As for the means, use of a machete to kill humans was an extension of cutting down foliage and felling livestock. Hatzfeld, however, misses an opportunity when he fails to ask why the machete looms large as an instrument of fear.

As a work tool available to the underclass, it's handier for acts of aggression than the smaller knife or an unwieldy axe. Also, with the dashing sweep of its blade, the machete cries out to be used like a saber. The film Hotel Rwanda, if easy on the US, honored its subject with accuracy and outstanding acting. The scene where young toughs scrape the road with machetes as a prelude to the violence must be counted one of the most menacing in cinema history.

Neither inter-tribal friends nor neighbors were spared. In fact, as Hatzfeld explains, the Rwanda genocide set new standards for mercilessness. Even though, as Fulgence admits that, in common with Nazi Germany, "Aside from [fines], I know of no case of punishment... for refusing to obey [the order to kill]," the breakdown in individual responsibility was total.

If the interahamwe pressured them to kill, what made them continue was the militia's permission to loot the Tutsis. To farmers weary of a subsistence lifestyle, it was divine providence. "We overflowed with life for this job," claims one.

As Hatzfeld explains, each of the ten has become terminally self-involved. Is a narcissist by any other name anything but a sociopath? "I forgot I was killing live people," one says. The regret former President Clinton expressed during his July 23 AIDS visit for his "personal failure" to prevent the slaughter may have been sincere. But its parallel to the self-serving apologies of the ten killers profiled here is eerie.

In fact, any remorse--"my days are steeped in misery"--is superceded by a regret. "In prison and on the hills, everyone is obviously sorry," explains Elie. "But most of the killers are sorry they didn't finish the job."

Just when you're wondering, the ravages of colonialism aside, if any of these guys were raised with religious faith, Hatzfeld hits you with a chapter titled "And God in all this?" "In the marshes," Pancrace says, "pious Christians became ferocious killers." "In the marshes," another chimes in, "you heard no children's cries, not even murmurs... It was miraculous, so to speak."

What was the miracle?
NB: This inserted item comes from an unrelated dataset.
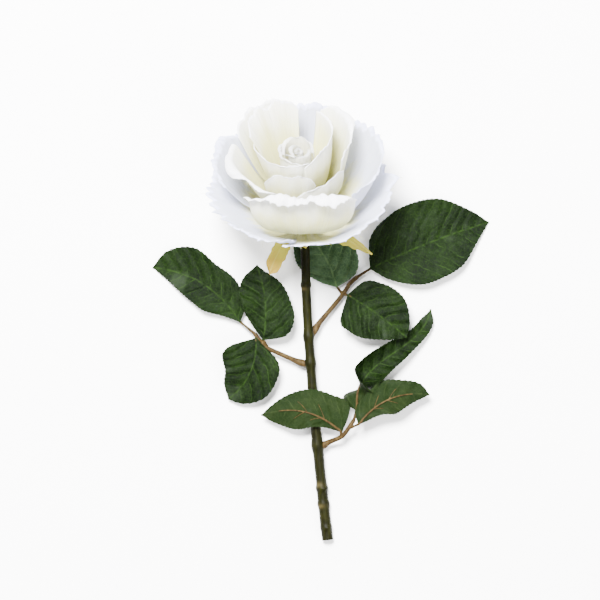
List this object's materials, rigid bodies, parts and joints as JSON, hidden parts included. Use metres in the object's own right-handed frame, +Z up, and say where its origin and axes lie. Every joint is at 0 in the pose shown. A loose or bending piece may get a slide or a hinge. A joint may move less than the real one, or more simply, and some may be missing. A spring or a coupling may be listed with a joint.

That the Tutsis, relegated to the depths of despair, graciously minimized the stress of killing them? As always. religion takes a back seat when the state calls.

Neither would it have been a miracle--because the conflict was clear-cut and unsullied by moral relativism--if the UN or the US saw fit to intervene. But Bill Clinton and Madeline Albright caved into the fear it would become another Somalia.

In fact, the Hutu government may have interpreted withdrawal from Somalia as an invitation to pursue its agenda without fear of retaliation. The killing can then be viewed as a brazen act of defiance against the West: Rwanda's former colonizer Belgium, the UN, and the US.

What can only be characterized as an intellectual delight, unalloyed by ethical concerns, the killers take in reliving their unique experiences becomes wearisome. In fact, because they're more reflective than 90 percent of Americans, Machete Season plays havoc on the it-can't-happen-here defense.

Between Rwanda, the lack of concern Americans demonstrate for the lives of Iraqis, and Islamists' lack of qualms about blowing up their own kind, one feels compelled to rethink. Are those of us who ally ourselves with the forces of humanitarianism making too big a deal out of killing?